> _TASK STATEMENT_: Take the data below and write out exactly the lines from the one with "# ---- build" through the one with "bpy.data.objects.remove(obj)"; omit every other line.

> _MATERIAL SUPPLIED_:
==============================
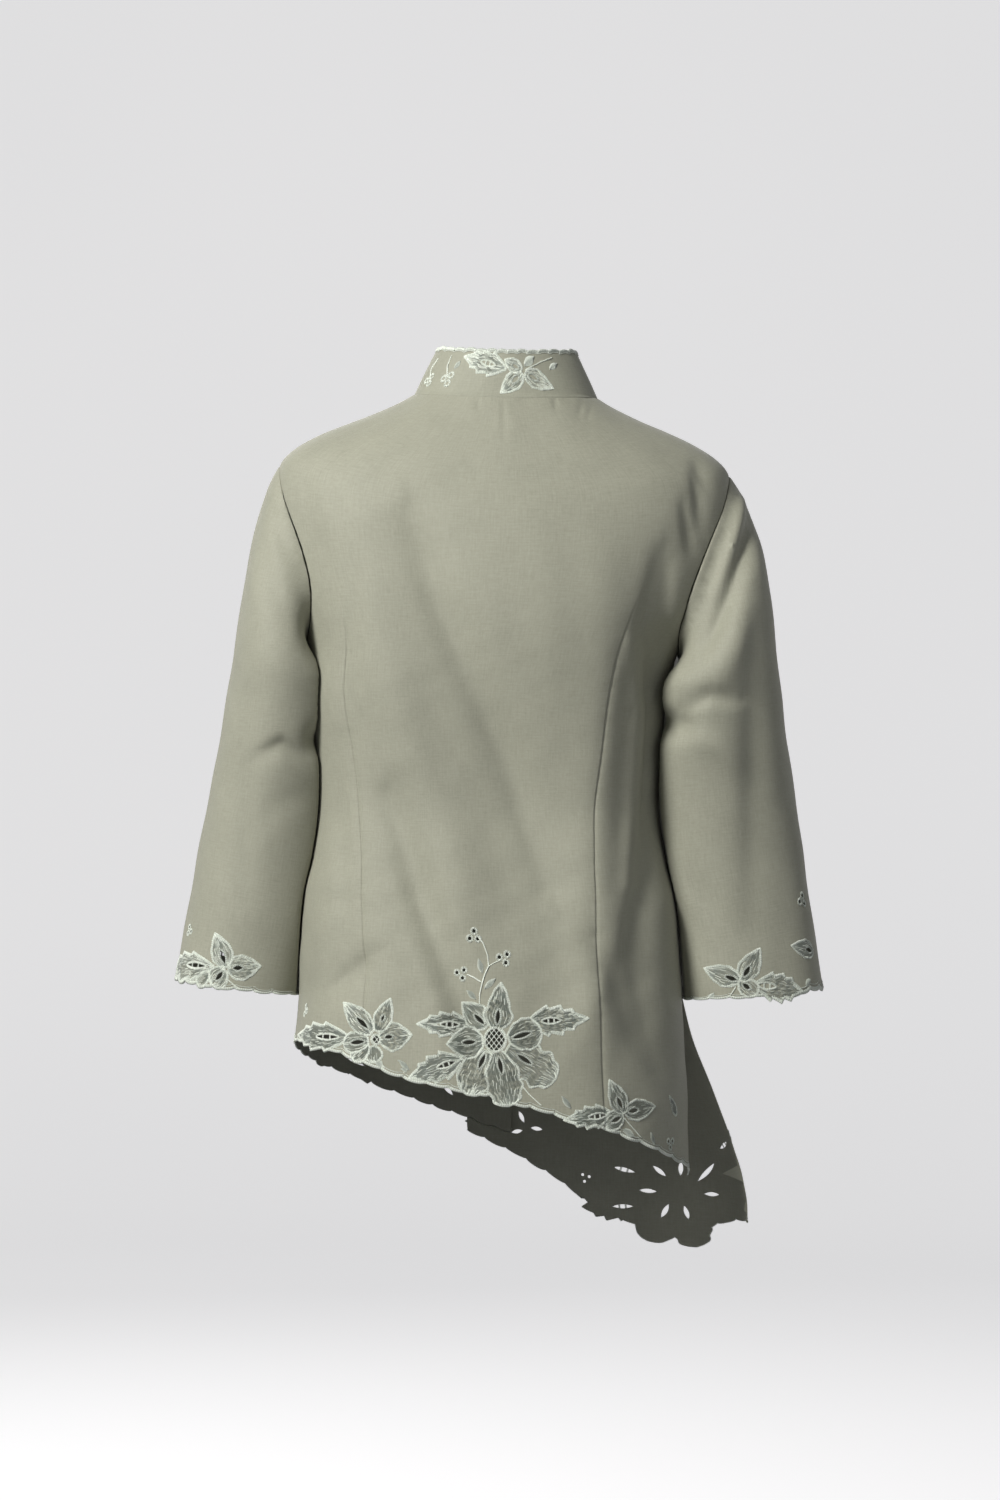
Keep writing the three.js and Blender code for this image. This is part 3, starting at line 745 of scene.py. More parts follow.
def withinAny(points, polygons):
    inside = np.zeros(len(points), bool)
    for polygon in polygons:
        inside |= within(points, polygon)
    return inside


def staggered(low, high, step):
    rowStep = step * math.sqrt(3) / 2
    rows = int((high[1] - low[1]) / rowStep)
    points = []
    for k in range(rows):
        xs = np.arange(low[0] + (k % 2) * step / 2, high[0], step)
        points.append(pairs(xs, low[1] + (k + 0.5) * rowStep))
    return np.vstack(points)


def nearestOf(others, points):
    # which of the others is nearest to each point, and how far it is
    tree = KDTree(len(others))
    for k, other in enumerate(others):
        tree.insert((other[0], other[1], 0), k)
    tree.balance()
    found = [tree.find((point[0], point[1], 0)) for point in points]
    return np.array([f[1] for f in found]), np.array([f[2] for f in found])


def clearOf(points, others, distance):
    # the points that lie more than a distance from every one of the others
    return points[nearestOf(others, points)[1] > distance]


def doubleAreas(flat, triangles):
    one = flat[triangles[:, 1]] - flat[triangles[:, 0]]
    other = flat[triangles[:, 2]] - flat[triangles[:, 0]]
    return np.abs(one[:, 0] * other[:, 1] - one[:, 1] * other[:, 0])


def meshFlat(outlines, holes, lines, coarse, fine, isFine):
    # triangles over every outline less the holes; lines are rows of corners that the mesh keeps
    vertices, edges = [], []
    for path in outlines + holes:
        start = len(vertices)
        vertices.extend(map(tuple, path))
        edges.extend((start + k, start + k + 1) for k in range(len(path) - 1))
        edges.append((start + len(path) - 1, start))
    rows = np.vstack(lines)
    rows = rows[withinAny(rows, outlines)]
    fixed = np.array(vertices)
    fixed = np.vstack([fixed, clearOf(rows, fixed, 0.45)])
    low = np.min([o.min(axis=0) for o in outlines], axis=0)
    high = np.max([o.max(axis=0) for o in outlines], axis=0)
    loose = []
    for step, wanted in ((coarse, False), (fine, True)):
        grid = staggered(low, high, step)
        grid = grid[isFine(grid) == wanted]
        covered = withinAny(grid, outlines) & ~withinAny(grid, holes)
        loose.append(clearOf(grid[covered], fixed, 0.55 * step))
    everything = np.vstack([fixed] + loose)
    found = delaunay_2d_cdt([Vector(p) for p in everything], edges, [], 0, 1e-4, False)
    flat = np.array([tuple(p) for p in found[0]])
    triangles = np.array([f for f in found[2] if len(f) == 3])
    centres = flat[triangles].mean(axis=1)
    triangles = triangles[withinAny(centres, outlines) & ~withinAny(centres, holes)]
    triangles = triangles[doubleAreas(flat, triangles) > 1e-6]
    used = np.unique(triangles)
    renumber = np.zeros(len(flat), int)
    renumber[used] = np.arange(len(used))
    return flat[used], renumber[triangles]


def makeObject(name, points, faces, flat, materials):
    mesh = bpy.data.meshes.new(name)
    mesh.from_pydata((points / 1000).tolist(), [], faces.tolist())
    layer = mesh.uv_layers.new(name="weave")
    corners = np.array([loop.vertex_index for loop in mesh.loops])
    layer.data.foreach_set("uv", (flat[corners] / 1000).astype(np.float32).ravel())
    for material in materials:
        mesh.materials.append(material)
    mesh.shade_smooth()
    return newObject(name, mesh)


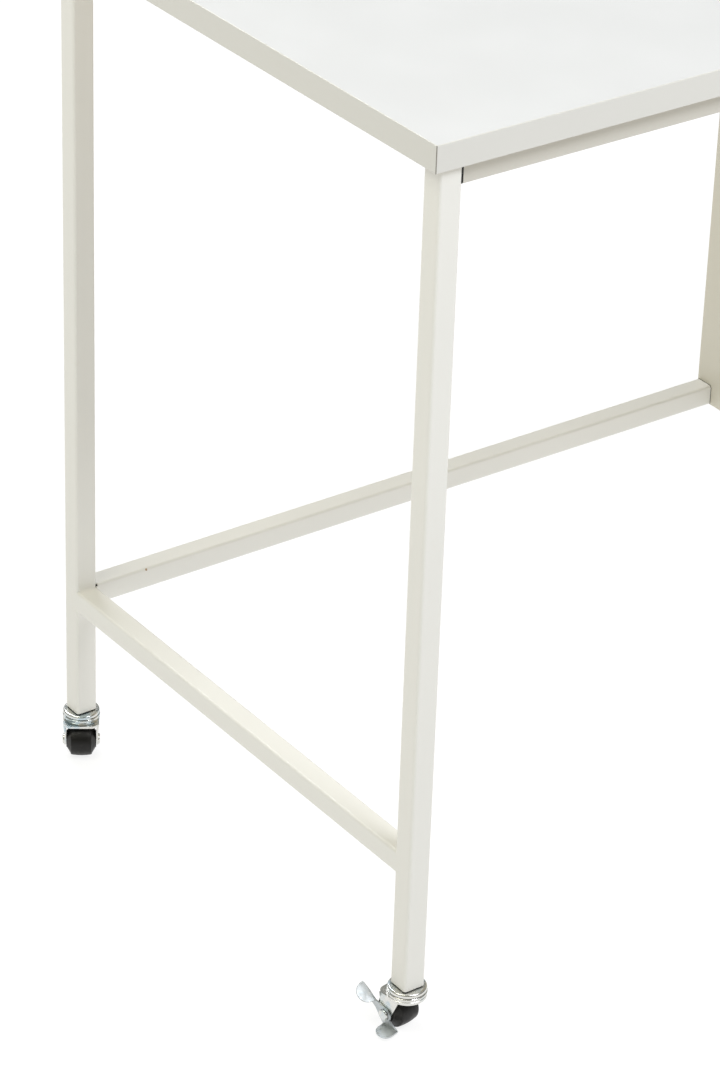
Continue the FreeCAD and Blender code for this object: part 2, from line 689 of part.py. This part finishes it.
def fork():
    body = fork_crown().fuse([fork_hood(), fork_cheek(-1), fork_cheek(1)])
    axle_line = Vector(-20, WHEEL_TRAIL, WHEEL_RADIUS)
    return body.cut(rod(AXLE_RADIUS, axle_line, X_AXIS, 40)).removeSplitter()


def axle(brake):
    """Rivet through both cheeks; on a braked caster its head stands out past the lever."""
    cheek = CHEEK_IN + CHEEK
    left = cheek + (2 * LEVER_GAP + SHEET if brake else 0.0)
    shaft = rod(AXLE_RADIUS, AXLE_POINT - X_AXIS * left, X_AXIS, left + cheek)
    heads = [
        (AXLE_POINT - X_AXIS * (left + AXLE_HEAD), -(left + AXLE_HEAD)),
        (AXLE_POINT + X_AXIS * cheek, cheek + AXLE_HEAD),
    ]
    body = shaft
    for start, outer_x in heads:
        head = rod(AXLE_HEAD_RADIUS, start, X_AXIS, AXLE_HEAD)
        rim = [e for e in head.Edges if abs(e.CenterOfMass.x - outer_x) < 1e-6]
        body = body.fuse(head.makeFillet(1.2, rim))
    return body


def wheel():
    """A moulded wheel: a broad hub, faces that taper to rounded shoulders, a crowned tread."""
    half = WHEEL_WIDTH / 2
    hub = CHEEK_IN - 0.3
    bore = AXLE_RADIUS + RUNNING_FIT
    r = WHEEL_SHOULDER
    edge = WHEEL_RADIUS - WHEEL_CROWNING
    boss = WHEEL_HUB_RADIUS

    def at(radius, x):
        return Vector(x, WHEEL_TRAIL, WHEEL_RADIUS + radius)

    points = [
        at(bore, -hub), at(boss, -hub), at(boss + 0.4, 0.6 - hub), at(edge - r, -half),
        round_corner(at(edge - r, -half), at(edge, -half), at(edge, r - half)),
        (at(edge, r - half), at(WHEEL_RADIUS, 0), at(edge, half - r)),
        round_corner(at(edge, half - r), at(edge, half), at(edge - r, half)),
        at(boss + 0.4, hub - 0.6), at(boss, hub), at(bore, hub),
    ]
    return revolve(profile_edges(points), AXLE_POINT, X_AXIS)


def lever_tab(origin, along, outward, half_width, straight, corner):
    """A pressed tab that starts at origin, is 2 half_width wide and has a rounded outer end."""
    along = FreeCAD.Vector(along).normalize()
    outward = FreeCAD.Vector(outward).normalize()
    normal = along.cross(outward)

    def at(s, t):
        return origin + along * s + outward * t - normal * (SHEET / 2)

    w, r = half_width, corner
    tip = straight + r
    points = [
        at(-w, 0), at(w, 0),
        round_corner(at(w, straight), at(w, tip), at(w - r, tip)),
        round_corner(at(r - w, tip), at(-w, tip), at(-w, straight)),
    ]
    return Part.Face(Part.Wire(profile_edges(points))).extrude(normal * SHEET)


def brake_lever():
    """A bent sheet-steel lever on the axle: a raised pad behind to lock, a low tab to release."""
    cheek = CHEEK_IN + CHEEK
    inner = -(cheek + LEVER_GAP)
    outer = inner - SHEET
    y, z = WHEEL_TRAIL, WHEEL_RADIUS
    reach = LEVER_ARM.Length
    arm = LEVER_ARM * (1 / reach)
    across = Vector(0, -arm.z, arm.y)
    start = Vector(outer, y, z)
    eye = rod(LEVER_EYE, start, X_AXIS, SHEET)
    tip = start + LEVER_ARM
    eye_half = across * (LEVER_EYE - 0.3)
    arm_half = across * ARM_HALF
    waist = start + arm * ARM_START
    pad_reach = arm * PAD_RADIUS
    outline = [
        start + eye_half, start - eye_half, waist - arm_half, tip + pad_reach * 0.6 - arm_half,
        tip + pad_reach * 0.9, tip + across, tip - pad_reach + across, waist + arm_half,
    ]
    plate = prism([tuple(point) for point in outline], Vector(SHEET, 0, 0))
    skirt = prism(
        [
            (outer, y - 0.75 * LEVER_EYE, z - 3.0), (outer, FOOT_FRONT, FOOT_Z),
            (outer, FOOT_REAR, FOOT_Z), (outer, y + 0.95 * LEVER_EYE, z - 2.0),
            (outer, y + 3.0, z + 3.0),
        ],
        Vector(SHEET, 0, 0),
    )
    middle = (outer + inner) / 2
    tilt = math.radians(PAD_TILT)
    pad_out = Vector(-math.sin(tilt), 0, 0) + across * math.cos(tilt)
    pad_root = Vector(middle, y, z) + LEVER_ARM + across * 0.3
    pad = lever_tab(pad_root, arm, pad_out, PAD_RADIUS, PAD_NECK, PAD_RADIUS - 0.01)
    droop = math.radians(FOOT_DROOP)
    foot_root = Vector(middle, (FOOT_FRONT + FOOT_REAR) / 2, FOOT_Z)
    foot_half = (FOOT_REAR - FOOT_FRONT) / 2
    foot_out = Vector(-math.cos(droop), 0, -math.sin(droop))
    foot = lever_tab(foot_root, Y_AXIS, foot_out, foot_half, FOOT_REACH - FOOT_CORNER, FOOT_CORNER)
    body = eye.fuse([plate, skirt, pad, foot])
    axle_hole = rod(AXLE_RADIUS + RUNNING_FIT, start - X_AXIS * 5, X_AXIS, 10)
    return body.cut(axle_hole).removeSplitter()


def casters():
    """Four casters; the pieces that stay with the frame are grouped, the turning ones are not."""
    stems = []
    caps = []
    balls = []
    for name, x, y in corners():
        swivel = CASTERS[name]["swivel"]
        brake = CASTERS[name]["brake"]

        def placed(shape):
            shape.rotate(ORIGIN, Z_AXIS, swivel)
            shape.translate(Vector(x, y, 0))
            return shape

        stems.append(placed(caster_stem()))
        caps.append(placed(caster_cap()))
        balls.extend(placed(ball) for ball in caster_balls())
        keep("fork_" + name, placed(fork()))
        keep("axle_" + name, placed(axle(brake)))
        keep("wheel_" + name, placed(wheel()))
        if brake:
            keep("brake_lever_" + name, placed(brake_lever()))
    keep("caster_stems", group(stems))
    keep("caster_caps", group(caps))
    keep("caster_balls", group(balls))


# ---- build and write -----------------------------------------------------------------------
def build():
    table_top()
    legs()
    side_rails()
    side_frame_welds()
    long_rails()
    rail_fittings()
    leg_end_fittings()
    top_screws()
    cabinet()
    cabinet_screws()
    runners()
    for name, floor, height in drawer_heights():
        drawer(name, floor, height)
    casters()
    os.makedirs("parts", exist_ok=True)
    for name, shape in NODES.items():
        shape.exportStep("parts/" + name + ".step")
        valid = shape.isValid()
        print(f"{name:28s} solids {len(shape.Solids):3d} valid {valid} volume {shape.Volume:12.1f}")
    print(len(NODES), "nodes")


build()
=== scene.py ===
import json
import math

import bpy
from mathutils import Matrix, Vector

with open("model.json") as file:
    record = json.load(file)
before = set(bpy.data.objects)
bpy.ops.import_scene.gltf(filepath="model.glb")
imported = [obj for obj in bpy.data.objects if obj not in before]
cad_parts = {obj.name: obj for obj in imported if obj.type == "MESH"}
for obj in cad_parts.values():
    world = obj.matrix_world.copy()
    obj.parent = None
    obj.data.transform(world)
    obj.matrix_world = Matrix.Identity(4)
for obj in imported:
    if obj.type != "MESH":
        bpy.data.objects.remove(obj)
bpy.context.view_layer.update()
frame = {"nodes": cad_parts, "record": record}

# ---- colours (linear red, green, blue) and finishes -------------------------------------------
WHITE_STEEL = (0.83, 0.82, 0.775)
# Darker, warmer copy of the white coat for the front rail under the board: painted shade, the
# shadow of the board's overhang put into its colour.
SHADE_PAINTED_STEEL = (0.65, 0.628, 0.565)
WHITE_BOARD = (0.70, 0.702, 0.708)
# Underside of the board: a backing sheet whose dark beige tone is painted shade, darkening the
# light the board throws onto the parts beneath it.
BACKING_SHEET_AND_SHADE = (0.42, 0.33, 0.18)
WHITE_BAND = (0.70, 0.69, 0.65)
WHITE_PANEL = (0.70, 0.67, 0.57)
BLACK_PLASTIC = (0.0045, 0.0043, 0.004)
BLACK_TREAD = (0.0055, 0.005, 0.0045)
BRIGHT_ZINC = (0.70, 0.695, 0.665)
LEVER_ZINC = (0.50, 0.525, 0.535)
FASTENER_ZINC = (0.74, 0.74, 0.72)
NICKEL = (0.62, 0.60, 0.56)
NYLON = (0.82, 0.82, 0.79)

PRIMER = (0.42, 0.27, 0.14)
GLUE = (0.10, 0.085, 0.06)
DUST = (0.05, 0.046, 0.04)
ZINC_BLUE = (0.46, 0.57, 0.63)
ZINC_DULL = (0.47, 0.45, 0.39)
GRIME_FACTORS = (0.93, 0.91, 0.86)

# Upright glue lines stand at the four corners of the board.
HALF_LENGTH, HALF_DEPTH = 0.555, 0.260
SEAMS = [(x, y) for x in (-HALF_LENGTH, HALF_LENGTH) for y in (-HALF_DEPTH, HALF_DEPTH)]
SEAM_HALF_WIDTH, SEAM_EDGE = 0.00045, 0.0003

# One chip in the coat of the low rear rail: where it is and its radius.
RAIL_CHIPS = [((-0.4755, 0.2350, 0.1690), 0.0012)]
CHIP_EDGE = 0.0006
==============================
> _COMPLETED TASK_:
# ---- build and write -----------------------------------------------------------------------
def build():
    table_top()
    legs()
    side_rails()
    side_frame_welds()
    long_rails()
    rail_fittings()
    leg_end_fittings()
    top_screws()
    cabinet()
    cabinet_screws()
    runners()
    for name, floor, height in drawer_heights():
        drawer(name, floor, height)
    casters()
    os.makedirs("parts", exist_ok=True)
    for name, shape in NODES.items():
        shape.exportStep("parts/" + name + ".step")
        valid = shape.isValid()
        print(f"{name:28s} solids {len(shape.Solids):3d} valid {valid} volume {shape.Volume:12.1f}")
    print(len(NODES), "nodes")


build()
=== scene.py ===
import json
import math

import bpy
from mathutils import Matrix, Vector

with open("model.json") as file:
    record = json.load(file)
before = set(bpy.data.objects)
bpy.ops.import_scene.gltf(filepath="model.glb")
imported = [obj for obj in bpy.data.objects if obj not in before]
cad_parts = {obj.name: obj for obj in imported if obj.type == "MESH"}
for obj in cad_parts.values():
    world = obj.matrix_world.copy()
    obj.parent = None
    obj.data.transform(world)
    obj.matrix_world = Matrix.Identity(4)
for obj in imported:
    if obj.type != "MESH":
        bpy.data.objects.remove(obj)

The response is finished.